Given data:
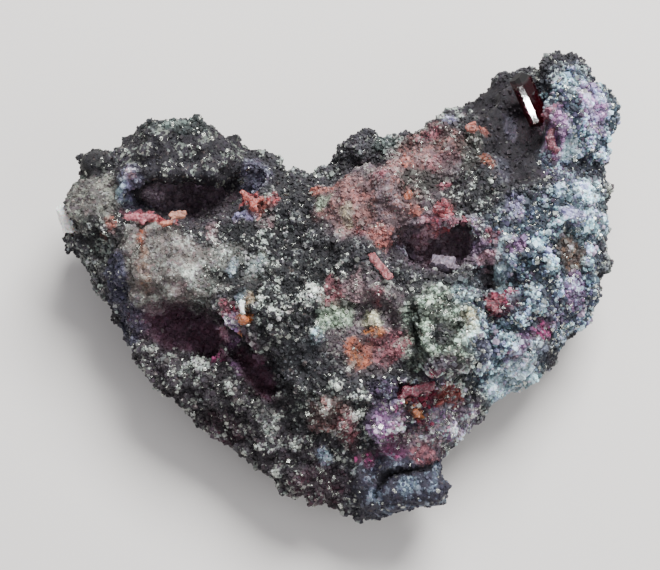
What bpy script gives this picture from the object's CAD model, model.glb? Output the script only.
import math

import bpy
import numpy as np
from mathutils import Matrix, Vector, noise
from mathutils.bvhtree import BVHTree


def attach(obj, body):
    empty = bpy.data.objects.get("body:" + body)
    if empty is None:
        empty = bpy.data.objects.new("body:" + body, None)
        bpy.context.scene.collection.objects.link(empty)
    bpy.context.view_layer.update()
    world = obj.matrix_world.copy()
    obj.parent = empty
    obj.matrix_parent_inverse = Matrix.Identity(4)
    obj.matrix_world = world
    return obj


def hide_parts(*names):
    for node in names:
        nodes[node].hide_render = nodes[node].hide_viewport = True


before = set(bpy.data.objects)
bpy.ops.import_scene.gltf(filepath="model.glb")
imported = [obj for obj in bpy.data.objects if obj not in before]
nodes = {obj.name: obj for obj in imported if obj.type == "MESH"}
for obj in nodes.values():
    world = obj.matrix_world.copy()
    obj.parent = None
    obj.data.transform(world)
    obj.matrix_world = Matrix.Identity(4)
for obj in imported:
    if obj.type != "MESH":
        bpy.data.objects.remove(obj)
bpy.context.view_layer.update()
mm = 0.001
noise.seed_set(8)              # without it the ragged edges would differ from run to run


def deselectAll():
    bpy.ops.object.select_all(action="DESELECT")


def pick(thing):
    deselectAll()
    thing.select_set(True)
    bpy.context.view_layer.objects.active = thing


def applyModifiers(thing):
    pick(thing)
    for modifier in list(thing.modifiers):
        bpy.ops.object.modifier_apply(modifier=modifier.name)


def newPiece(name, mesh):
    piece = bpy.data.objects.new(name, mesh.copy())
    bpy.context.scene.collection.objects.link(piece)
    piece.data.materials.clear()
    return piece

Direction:
List all lines where "body" occurs.

Result for this task:
def attach(obj, body):
    empty = bpy.data.objects.get("body:" + body)
        empty = bpy.data.objects.new("body:" + body, None)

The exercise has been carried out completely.